Of course if you want real excitement then getting to London is also very easy by train and there are countless things to do there but I am writing this article assuming that you have actually already heard of London and therefore do not need me to suggest it as a destination.
In the immediate vicinity:
Cambridge is surrounded by lots of very idyllic little villages with country pubs that you can often cycle, walk or take a bus to. A walking route I enjoy is to walk to Grantchester and then Trumpington and back. You can get to St Ives on the Cambridge Guided Busway quite quickly and St Ives is, according to my A-level geography case study, one of the nicest places to live in the country, so is probably worth a visit.

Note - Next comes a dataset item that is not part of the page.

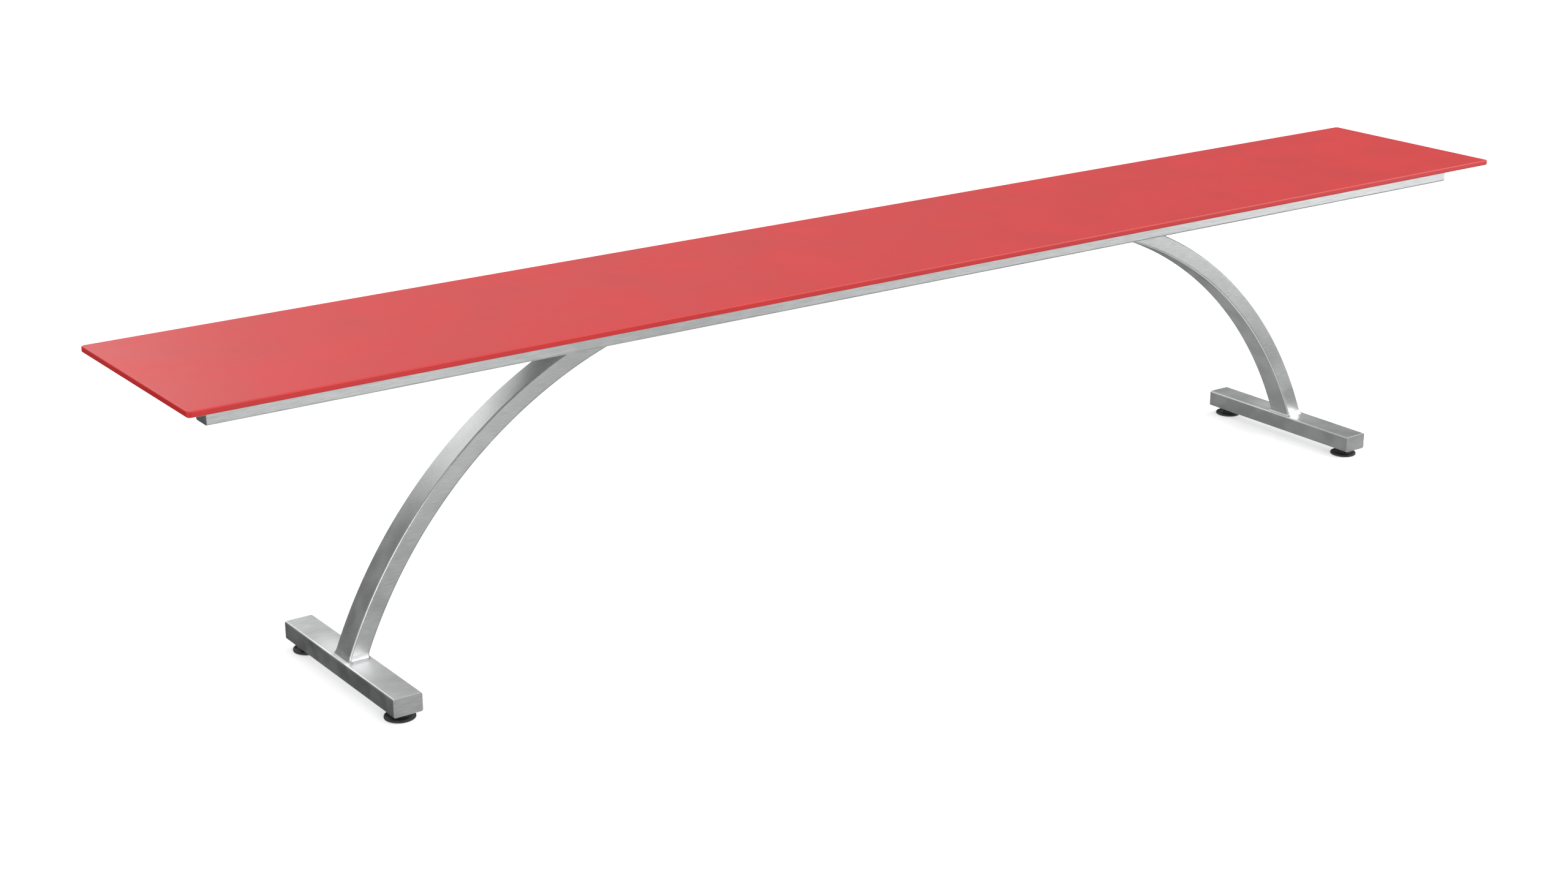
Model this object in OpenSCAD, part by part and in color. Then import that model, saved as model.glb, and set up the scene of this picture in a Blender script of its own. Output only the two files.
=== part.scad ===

There’s a lot to be said for hopping on a bike and just cycling in a direction until you find something good; it is weirdly freeing to be so unintentional about a journey, because so many of the trips you make in Cambridge are just about getting to where you are going, rather than enjoying the journey itself. As long as you have a phone with you, you should be able to use google maps to find your way back home.
A final word from me, is that obviously all these journeys should be made with friends ideally, so that you can make wonderful memories as well as getting out of a place than can sometimes make you feel a bit trapped. So here is a reminder from an excessively wise third year that you are not trapped if you don’t want to be! Leave the city! Come back again, I am not telling you to drop out, but remember this: there is no shame in needing a bit of a break from Cambridge.